To make things worse, the telecine operator assigned to this job was a bit inexperienced. That, combined with the poor judgement of Mr. Y, made many of the film’s dark scenes come out somewhat grainy and “pushed”-looking. This is a typical problem when the gamma (mid-range) settings for the Rank are misadjusted, which tends to exaggerate grain while it brings out more detail.
When the director came in to view the finished result, he decided to bring in his own personal TV set to view the transfer. All the engineers and telecine operators at the facility were aghast, and tried mightily to explain to the director that there’s no way a $1,000 TV set can reproduce the subtleties of a $10,000 broadcast monitor, but the director wouldn’t hear of it. “Nonsense,” he retorted. “I’ve watched hundreds of films on this set. This is my own personal standard, and I just want to use it as an additional reference.” Numerous changes were made, just comparing the image on the expensive lab-grade monitor and the cheap consumer set, sometimes averaging a compromised setting between the two. This necessitated even more time and expense, since sometimes, the frustrated telecine colorist could make the image look good on one of the monitors, but not both at the same time.
The director was also unhappy with the grain in the problem scenes. As luck would have it, the transfer was recorded on the component digital D-1 video format*, which is now the standard for the telecine industry. Mr. Y suggested that they remove the grain by dubbing the master tape through a noise-reduction device. These noise-reducers (also known as grain reducers) essentially use a computer to make intelligent decisions on a pixel-by-pixel basis, analyzing which part of the picture is noise and which is actual detail, and then subtracting the noise pixels. Unfortunately, when overused, the noise-reducers tend to add a degree of “lag” and “smearing” to the image, as the overtaxed circuits can’t make their decisions fast enough. This adds artifacts and flaws, and also tends to make the picture soft.
When he looked at the new tape, the director felt that the image was better, but now it lacked the crispness of the original. Now, the second-generation D-1 tape was fed through an image enhancer, which sharpens images by delaying one line of information and adding a subtle black outline to sharp edges. The director viewed this tape, and he pronounced it better still, but now, too much of the grain was back!
Rather than do the transfer over again, Mr. Y made the decision to again feed the enhanced D-1 dub through the noise-reduction box, only this time, it would be done at a much lower setting. At last, the director viewed the fourth-generation D-1 tape, and approved the noise-reduced, enhanced, and noise-reduced image. But that doesn’t mean the picture looked good.
Any audiophile knows that the ideal amplifier is a straight wire with gain.
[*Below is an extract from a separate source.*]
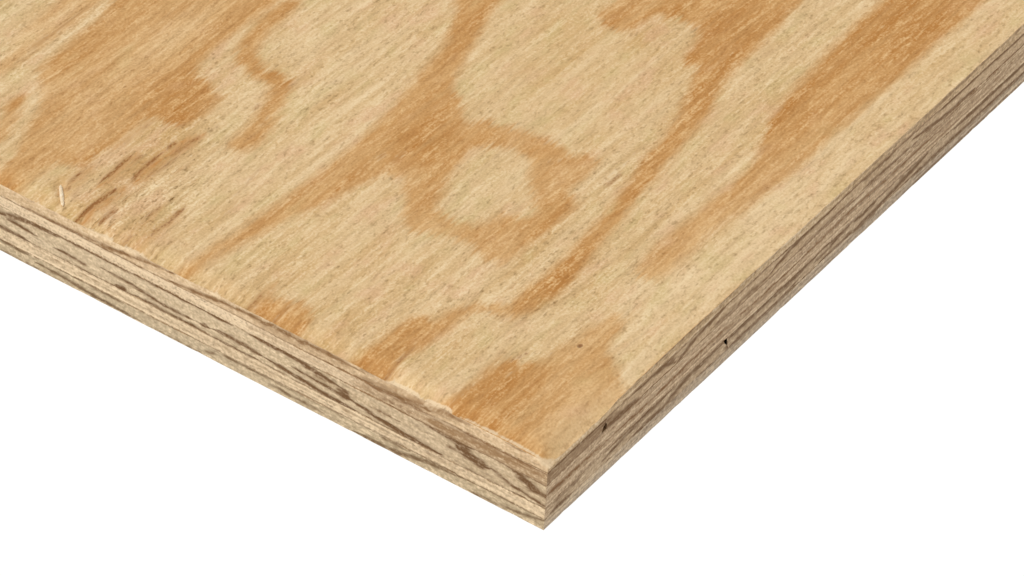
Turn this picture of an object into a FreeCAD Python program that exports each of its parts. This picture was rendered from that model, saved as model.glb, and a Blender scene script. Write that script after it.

The more processing you add to the circuit, the more distortion and noise gets added to the sound. The same is true of video. All this extra processing to this film image created a very strange, “mushy” kind of image. The grain patterns tended to “float” around the screen in odd, unnatural patterns – one of the artifacts of certain kinds of noise reducers – and the extra enhancement added a harsh edginess that exaggerated details and made them very unpleasant. In short, what you basically had was a terribly over-processed picture. If the original transfer had been made on decent equipment to start with, most likely, none of this would have been necessary.
A few weeks after the laserdisc came out, laserdisc buffs started complaining about how strange the transfer looked. This particular disc began attracting a reputation as one of the ugliest on the market. Someone managed to get ahold of Mr. Y, who concocted a story that the grain was an intentional part of the film, giving it a deliberate “texture” to those shots, and was a result of the high-speed stock used for the production. But even Mr. Y was at a loss to explain why sometimes, back-to-back shots had different degrees of grain and enhancement.
A few months later, after the studio had been deluged with complaints, they decided to try some tests to see if the film could look better with different equipment. A friend of mine was assigned the task of retransferring the first 10 minutes, just to compare it with the original version.
Mr. Y came in and was understandably perplexed and chagrined to find that the new transfer was sharp, crisp, full of detail, and yet had hardly a spec of grain. He was even more embarrassed to discover that the inexperienced operator who had done the first transfer had misframed the Rank and cut off quite a bit of the image on one side of the frame. The new transfer revealed at least 10 percent more picture, showing more detail and more of the sets and characters.
“I don’t care that it’s better,” he snapped. “We’re not going to go back to square one and re-do this picture from scratch. Besides, the director is much too busy to concern himself with this. The old transfer stays as-is.” And with that, he stormed out of the facility.
A few years later, a new transfer was quietly prepared and reissued to much fanfare. It was light-years better than the old one. True, the director again brought in his trusty TV set as his own “personal reference” and – despite the fact that the facility managed to drop it and wound up buying a new one – the new transfer was beautiful. Mr. Y subsequently left the director’s production company and went on to some success in a different part of the industry.
I don’t know if there’s a moral here, except that bad equipment and inexperienced people will invariably result in bad-looking laserdiscs. In fact, I’d argue that a great telecine operator can probably make better pictures on a mediocre Rank than a horrible telecine operator could on a great Rank. But the key is that excessive video processing isn’t the right way to fix a bad transfer.
* The professional D-1 digital component format stores the luminance and color-difference signals separately, providing unusually high detail and very low noise compared to any other format. The D-1 tape signal is virtually identical to that coming out of the Rank itself, and subsequent dubs and tape generations should theoretically be identical to the original.